Но не могу согласиться с Диким, будто, являясь как ни в чём не бывало за своим коктейлем в финале, этот истый американец «неопровержимо свидетельствовал, что ничто не изменилось в мире за те сутки, пока посетители бара переживали свой мнимый потоп». Нет, Вахтангов вовсе не ставил своей целью поселить в сознании зрителя столь безнадёжно пессимистический идейный и моральный итог. И не трагедия американцев сама по себе его занимала. Точно так же как и сатира была в его руках только средством. Спектакль внушал зрителю надежду, что моральное потрясение, пережитое теми, кто провёл эту ночь в баре, не пройдёт совсем бесследно для них. Освободилась от иллюзий Лицци. Вряд ли захочет повторять подобные психологические эксперименты О'Нейль — они ему больше ни к чему, за эту ночь он тоже избавился от некоторых предположений и по-своему лучше понял людей. Поумнел и Фрезер и даже стал душевно богаче. В какой-то степени это коснулось и негра Чарли (В. Смышляев) и других. Люди, разумеется, не переродились, — а бывает ли вообще — не на бумаге, а в жизни, — чтобы кто-нибудь переродился за одну ночь? — но что-то в них хоть чуть-чуть изменилось. Может быть, укрепилось отвращение к собственному образу жизни — растёт глухой протест против власти чистогана. А если хоть немного изменились люди — это главное условие, чтобы изменился в конце концов мир.
Так — для героев пьесы. А если обратиться к московскому зрителю 1914—1917 годов, к человеку, у которого тоже своя инерция повседневного существования, свои засасывающие «улица, золото, биржа», то моральный прицел спектакля, гораздо более широкий, чем просто разоблачение «американского образа жизни», несомненно, был выбран весьма кстати и для Москвы. «Потоп» в Первой студии содействовал раздумьям о том, что нужно неустанно, упорно изменять мир и людей к лучшему.
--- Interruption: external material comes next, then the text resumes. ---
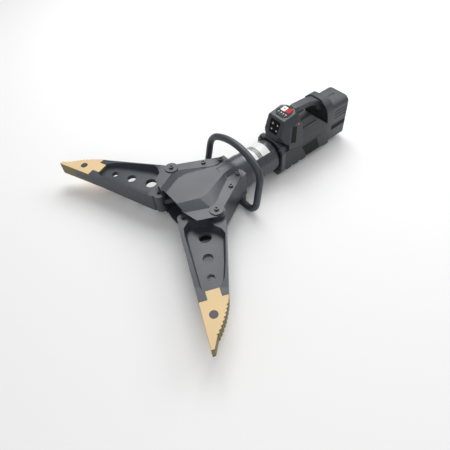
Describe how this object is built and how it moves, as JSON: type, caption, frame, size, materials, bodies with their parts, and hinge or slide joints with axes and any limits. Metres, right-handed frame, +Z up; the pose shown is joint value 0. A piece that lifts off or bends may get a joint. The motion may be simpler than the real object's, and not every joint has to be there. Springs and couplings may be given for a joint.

Иначе Надежда Константиновна Крупская не записала бы в своих воспоминаниях о Ленине: «…Ходили мы несколько раз в Художественный театр. Раз ходили смотреть „Потоп“. Ильичу ужасно понравилось. Захотел идти на другой же день опять в театр».
Впрочем, работа над пьесой не обошлась для Вахтангова без огорчений.
Преодоление навыков довольно примитивной социально-натуралистической мелодрамы («Гибель Надежды»), надрывной игры на нервах («Праздник мира»), утешительного интимно-психологического театра рождественской сказки («Сверчок на печи») даётся многим исполнителям не сразу. Вахтангов добивается отточенно выразительной, подчёркнуто ритмичной театральной формы, стремится к заострённому гротеску. Критик газеты «Раннее утро» в дни премьеры отмечает, что спектакль «идёт точно не на сцене, а на шахматной доске, с какой-то жестокой аккуратностью, с неутомимой педантической размеренностью. Это ансамблевый спектакль, в котором все принесено в жертву идее ансамбля… И в этом смысле режиссёр Вахтангов достиг больших результатов. Налаженность огромная». Другой критик в «Новостях сезона» пишет: «Новое в „Потопе“ то, что зритель всё время чувствует театральность». Ей подчинены все выразительные средства.
В книге репетиций Вахтангов записывает: «Золото в зубах, золото в баре. Почтение к золоту, механичность, неукоснительность, твёрдость. Бир — бог. Так к нему относятся».
Но актёры нет-нет да и выпадают из жёсткого ритма спектакля. То отведёт душу Бакланова, ослабив темп ради переживаний обманувшейся Лицци, то Михаил Чехов, увлекаясь эксцентрической характерностью, перейдёт тонкую грань, отделяющую строгий вахтанговский гротеск от фарса. Выправляя этот крен, Вахтангов сам в очередь с Чеховым играет Фрезера, играет, я бы сказал, целомудренно, несколько суше, строже по мысли. В его исполнении фигура Фрезера, может быть, проигрывает в глазах зрителя, ищущего в театре приятного, занимательного развлечения, но оказывается внутренне сложнее и неотрывно приковывает к трагическим мотивам. Необыкновенно интересно смотреть то на одного, то на другого Фрезера.
Но ещё до выхода спектакля на публику в работу режиссёра вмешиваются. Сулержицкий и Станиславский. С печалью Вахтангов записывает: «Пришли, грубо влезли в пьесу, нечутко затоптали моё, хозяйничали, не справляясь у меня, кроили и рубили топором. И равнодушен я к „Потопу“.